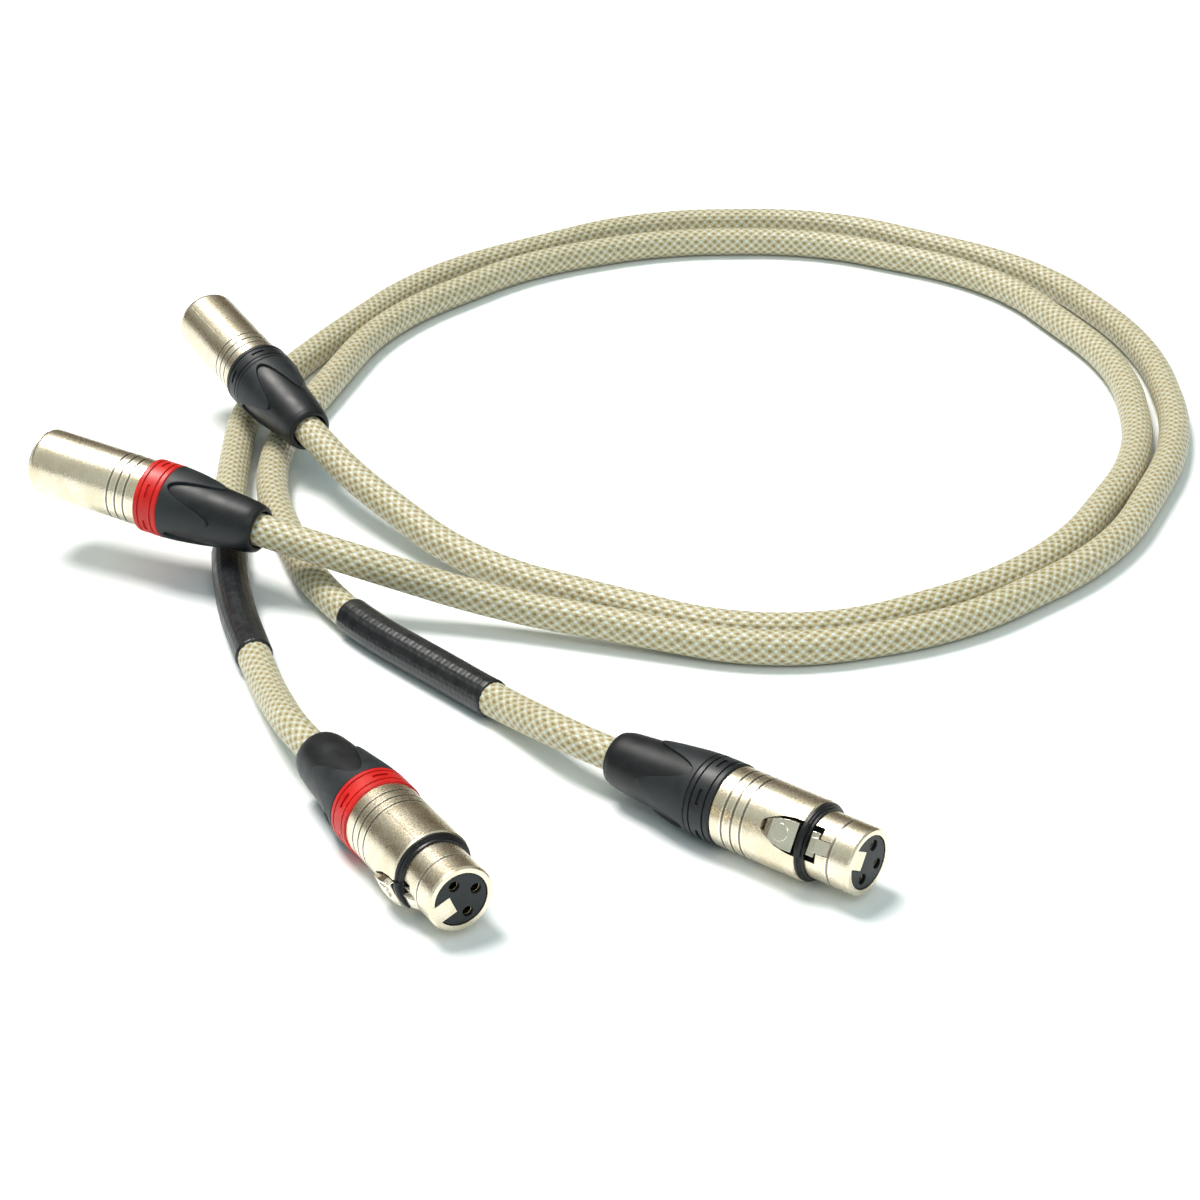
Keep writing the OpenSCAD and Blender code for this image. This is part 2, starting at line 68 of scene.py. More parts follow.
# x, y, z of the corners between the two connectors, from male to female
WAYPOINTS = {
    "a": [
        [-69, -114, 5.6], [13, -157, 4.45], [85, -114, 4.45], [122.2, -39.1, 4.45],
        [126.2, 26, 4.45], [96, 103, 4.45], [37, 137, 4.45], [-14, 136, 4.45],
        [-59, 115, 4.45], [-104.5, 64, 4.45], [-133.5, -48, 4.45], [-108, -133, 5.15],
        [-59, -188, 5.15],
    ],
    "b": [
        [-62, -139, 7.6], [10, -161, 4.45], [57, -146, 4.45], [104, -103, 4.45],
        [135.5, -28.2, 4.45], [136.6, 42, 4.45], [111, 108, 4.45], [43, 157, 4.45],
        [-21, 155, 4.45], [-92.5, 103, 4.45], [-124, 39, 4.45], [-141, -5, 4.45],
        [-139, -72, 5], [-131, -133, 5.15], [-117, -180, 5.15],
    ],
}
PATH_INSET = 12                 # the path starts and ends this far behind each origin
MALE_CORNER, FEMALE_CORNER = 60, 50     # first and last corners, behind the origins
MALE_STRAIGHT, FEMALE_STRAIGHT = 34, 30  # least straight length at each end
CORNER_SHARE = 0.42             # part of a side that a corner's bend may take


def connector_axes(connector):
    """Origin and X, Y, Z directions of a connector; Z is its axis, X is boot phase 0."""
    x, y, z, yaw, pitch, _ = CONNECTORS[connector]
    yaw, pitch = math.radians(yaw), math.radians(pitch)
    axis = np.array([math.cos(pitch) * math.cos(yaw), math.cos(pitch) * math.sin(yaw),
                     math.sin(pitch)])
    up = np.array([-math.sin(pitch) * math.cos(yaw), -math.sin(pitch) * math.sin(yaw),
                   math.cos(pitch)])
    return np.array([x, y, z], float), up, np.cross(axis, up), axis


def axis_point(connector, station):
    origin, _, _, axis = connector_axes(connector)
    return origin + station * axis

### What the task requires
Repeat the preceding lines exactly, please, every one of them.

### The completed task
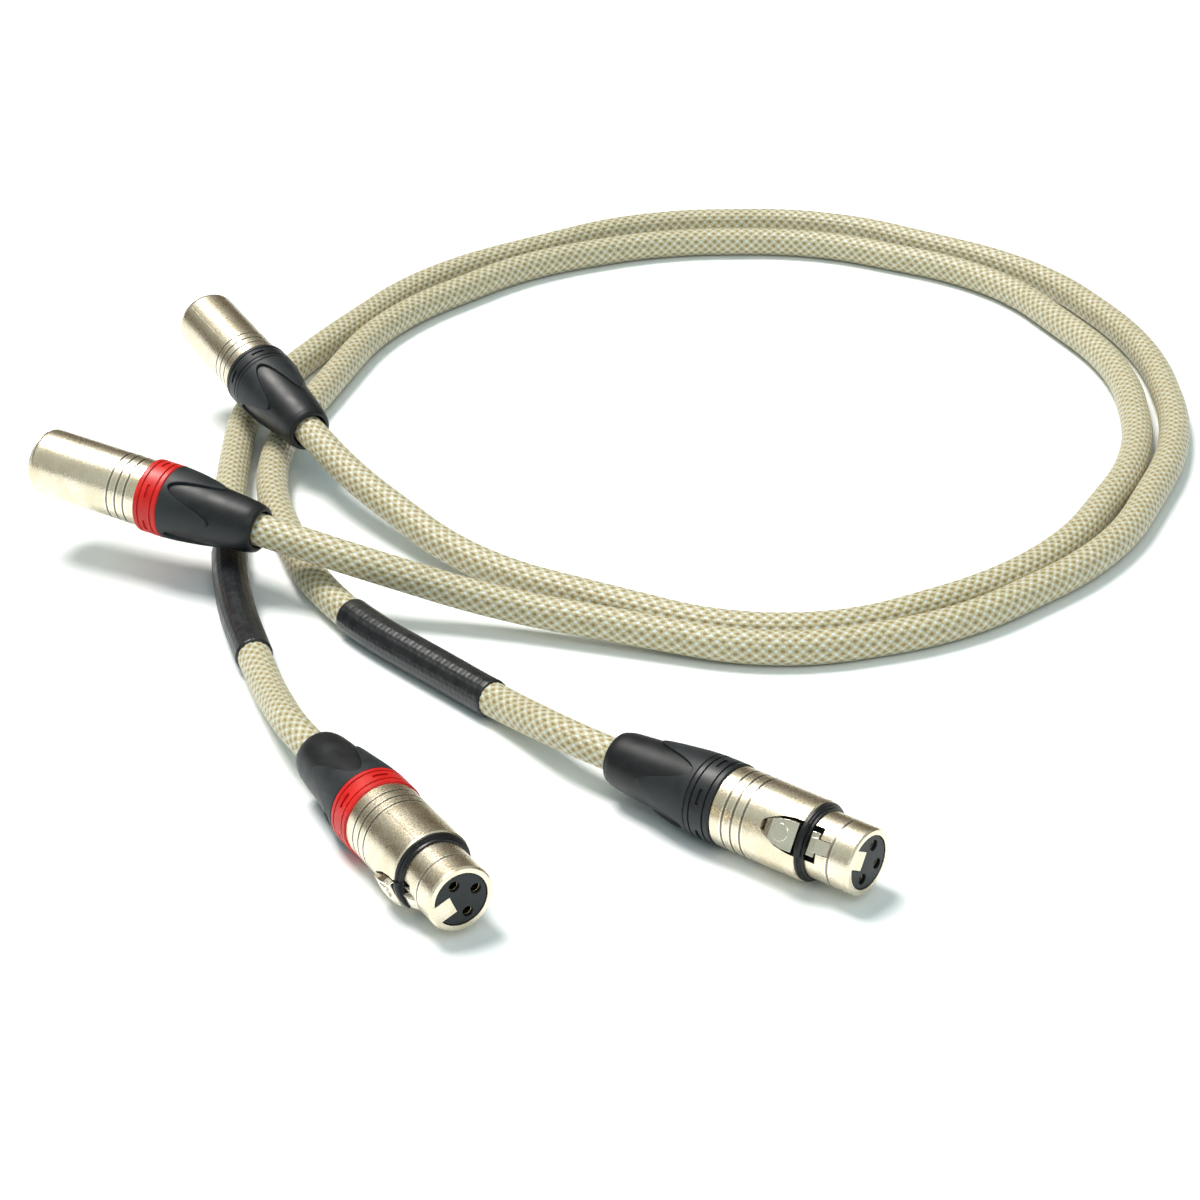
Keep writing the OpenSCAD and Blender code for this image. This is part 2, starting at line 68 of scene.py. More parts follow.
# x, y, z of the corners between the two connectors, from male to female
WAYPOINTS = {
    "a": [
        [-69, -114, 5.6], [13, -157, 4.45], [85, -114, 4.45], [122.2, -39.1, 4.45],
        [126.2, 26, 4.45], [96, 103, 4.45], [37, 137, 4.45], [-14, 136, 4.45],
        [-59, 115, 4.45], [-104.5, 64, 4.45], [-133.5, -48, 4.45], [-108, -133, 5.15],
        [-59, -188, 5.15],
    ],
    "b": [
        [-62, -139, 7.6], [10, -161, 4.45], [57, -146, 4.45], [104, -103, 4.45],
        [135.5, -28.2, 4.45], [136.6, 42, 4.45], [111, 108, 4.45], [43, 157, 4.45],
        [-21, 155, 4.45], [-92.5, 103, 4.45], [-124, 39, 4.45], [-141, -5, 4.45],
        [-139, -72, 5], [-131, -133, 5.15], [-117, -180, 5.15],
    ],
}
PATH_INSET = 12                 # the path starts and ends this far behind each origin
MALE_CORNER, FEMALE_CORNER = 60, 50     # first and last corners, behind the origins
MALE_STRAIGHT, FEMALE_STRAIGHT = 34, 30  # least straight length at each end
CORNER_SHARE = 0.42             # part of a side that a corner's bend may take


def connector_axes(connector):
    """Origin and X, Y, Z directions of a connector; Z is its axis, X is boot phase 0."""
    x, y, z, yaw, pitch, _ = CONNECTORS[connector]
    yaw, pitch = math.radians(yaw), math.radians(pitch)
    axis = np.array([math.cos(pitch) * math.cos(yaw), math.cos(pitch) * math.sin(yaw),
                     math.sin(pitch)])
    up = np.array([-math.sin(pitch) * math.cos(yaw), -math.sin(pitch) * math.sin(yaw),
                   math.cos(pitch)])
    return np.array([x, y, z], float), up, np.cross(axis, up), axis


def axis_point(connector, station):
    origin, _, _, axis = connector_axes(connector)
    return origin + station * axis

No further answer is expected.